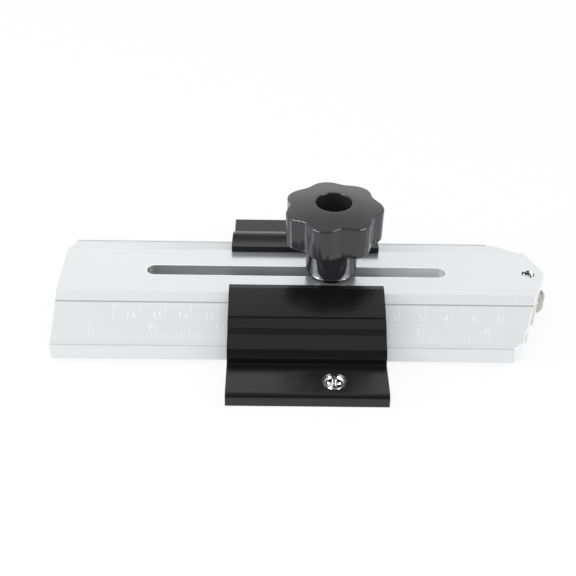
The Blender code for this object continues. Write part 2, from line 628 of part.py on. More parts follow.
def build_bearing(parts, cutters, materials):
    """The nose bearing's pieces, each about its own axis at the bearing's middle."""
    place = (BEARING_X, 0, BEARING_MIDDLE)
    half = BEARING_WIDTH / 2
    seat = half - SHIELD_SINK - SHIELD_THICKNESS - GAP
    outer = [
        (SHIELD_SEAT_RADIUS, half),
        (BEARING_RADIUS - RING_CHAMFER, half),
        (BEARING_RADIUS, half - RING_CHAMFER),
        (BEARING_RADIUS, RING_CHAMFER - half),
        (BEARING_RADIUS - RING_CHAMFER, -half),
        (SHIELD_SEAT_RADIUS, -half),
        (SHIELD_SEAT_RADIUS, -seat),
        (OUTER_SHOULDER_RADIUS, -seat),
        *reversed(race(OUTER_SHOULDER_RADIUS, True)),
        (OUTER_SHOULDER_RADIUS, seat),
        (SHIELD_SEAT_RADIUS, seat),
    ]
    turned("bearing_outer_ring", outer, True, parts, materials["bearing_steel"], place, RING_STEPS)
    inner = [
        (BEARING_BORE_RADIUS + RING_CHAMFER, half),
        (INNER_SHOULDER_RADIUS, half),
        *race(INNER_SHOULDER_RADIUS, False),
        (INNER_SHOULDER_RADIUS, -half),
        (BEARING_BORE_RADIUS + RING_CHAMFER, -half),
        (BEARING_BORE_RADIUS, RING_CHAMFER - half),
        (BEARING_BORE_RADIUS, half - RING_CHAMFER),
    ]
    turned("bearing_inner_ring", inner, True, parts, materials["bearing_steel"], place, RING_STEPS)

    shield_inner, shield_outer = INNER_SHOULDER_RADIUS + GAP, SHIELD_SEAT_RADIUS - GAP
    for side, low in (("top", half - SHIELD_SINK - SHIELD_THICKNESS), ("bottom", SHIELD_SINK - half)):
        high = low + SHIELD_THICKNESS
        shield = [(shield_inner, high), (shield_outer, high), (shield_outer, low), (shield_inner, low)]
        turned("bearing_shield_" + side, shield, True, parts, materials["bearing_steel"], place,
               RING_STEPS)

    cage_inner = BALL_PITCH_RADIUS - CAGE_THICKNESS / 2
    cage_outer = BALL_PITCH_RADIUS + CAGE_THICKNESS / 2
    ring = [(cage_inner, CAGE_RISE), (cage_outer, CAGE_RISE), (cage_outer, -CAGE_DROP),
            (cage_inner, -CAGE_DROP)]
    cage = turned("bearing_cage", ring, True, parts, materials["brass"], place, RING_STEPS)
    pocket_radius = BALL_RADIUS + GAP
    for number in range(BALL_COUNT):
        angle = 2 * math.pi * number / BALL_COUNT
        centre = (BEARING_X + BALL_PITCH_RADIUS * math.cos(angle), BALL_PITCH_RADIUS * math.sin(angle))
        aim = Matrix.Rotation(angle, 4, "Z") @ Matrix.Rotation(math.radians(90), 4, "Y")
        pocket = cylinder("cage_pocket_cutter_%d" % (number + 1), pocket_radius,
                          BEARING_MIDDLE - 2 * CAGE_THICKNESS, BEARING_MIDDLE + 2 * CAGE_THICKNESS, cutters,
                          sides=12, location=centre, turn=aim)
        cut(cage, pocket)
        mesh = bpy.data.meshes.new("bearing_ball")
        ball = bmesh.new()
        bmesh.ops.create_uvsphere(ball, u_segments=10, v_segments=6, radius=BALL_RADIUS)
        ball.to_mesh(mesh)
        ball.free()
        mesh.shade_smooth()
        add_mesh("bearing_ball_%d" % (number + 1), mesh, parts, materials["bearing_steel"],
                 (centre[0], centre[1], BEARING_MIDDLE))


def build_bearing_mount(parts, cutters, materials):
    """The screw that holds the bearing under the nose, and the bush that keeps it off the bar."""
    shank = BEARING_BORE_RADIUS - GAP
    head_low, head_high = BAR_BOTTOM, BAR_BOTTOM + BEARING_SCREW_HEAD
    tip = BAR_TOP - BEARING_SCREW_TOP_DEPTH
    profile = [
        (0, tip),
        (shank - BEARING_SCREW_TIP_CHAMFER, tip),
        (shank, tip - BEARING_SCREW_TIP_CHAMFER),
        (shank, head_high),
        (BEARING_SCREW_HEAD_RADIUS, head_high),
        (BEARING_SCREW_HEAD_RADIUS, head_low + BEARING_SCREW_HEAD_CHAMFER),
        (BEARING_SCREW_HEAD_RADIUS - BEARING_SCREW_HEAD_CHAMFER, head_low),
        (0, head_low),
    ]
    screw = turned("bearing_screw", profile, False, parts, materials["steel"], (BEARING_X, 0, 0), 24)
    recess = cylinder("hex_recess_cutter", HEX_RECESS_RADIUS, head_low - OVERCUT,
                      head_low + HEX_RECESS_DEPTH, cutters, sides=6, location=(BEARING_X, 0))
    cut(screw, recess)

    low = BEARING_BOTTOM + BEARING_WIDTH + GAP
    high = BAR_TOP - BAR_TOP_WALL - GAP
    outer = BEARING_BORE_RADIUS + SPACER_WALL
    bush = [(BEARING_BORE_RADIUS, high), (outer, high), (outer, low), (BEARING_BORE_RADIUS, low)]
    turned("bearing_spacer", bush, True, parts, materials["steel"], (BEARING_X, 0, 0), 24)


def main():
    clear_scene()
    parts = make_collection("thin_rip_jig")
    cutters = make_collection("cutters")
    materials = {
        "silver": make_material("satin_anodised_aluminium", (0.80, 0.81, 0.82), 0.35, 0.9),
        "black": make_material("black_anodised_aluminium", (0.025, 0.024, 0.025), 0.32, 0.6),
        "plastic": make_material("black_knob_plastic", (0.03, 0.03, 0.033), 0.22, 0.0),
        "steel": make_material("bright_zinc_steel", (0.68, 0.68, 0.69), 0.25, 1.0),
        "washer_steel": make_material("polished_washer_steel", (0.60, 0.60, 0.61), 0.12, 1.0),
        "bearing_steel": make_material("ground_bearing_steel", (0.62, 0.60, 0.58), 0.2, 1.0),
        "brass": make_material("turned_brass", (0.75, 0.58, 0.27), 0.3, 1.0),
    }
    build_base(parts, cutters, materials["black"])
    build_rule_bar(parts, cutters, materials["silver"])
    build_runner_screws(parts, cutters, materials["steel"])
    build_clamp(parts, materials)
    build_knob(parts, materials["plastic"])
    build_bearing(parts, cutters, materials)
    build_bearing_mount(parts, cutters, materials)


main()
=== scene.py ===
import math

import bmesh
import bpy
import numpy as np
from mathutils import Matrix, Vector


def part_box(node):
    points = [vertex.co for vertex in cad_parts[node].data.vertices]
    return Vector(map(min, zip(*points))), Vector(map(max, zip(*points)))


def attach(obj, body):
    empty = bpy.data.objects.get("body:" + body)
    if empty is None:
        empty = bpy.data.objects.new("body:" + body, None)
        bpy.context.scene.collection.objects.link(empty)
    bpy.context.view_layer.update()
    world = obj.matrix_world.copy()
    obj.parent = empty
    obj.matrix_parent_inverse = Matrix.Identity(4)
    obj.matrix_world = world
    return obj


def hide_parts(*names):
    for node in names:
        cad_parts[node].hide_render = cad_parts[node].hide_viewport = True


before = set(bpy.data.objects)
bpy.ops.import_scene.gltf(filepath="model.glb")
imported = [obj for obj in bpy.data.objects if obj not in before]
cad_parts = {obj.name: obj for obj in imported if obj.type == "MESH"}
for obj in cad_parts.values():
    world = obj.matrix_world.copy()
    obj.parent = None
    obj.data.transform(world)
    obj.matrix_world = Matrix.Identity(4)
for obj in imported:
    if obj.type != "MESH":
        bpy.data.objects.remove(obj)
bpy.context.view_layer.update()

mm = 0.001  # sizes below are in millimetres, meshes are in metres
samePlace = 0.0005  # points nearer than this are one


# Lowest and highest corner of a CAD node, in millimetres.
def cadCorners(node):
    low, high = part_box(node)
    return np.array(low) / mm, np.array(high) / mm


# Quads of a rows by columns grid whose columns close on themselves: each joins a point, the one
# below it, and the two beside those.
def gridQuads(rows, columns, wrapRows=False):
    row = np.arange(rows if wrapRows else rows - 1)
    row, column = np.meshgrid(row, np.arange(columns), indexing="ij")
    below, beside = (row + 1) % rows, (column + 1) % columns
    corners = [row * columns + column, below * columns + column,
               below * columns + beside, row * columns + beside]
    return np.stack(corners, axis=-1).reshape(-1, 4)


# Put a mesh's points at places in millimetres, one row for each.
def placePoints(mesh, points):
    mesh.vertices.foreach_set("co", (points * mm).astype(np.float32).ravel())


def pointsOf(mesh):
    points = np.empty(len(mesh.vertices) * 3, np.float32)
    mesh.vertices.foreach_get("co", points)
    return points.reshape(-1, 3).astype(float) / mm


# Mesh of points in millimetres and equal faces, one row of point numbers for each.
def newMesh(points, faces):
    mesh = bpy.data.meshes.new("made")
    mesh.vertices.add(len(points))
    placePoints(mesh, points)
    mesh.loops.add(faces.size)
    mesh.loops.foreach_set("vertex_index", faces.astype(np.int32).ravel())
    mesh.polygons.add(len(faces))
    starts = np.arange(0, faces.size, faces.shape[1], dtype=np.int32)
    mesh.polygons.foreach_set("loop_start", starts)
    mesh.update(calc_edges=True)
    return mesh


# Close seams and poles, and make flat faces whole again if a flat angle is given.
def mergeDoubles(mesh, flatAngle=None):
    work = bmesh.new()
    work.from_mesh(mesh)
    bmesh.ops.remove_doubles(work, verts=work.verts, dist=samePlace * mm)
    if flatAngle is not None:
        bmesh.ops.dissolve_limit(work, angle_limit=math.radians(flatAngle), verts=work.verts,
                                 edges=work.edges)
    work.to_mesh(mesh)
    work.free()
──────
__EXERCISE DESCRIPTION__
Output, from the data above, the lines from the line with "build_clamp(parts, materials)" to the line with "before = set(bpy.data.objects)" exactly as they stand, both ends included and nothing else.

__SOLUTION TO THIS PROBLEM__
    build_clamp(parts, materials)
    build_knob(parts, materials["plastic"])
    build_bearing(parts, cutters, materials)
    build_bearing_mount(parts, cutters, materials)


main()
=== scene.py ===
import math

import bmesh
import bpy
import numpy as np
from mathutils import Matrix, Vector


def part_box(node):
    points = [vertex.co for vertex in cad_parts[node].data.vertices]
    return Vector(map(min, zip(*points))), Vector(map(max, zip(*points)))


def attach(obj, body):
    empty = bpy.data.objects.get("body:" + body)
    if empty is None:
        empty = bpy.data.objects.new("body:" + body, None)
        bpy.context.scene.collection.objects.link(empty)
    bpy.context.view_layer.update()
    world = obj.matrix_world.copy()
    obj.parent = empty
    obj.matrix_parent_inverse = Matrix.Identity(4)
    obj.matrix_world = world
    return obj


def hide_parts(*names):
    for node in names:
        cad_parts[node].hide_render = cad_parts[node].hide_viewport = True


before = set(bpy.data.objects)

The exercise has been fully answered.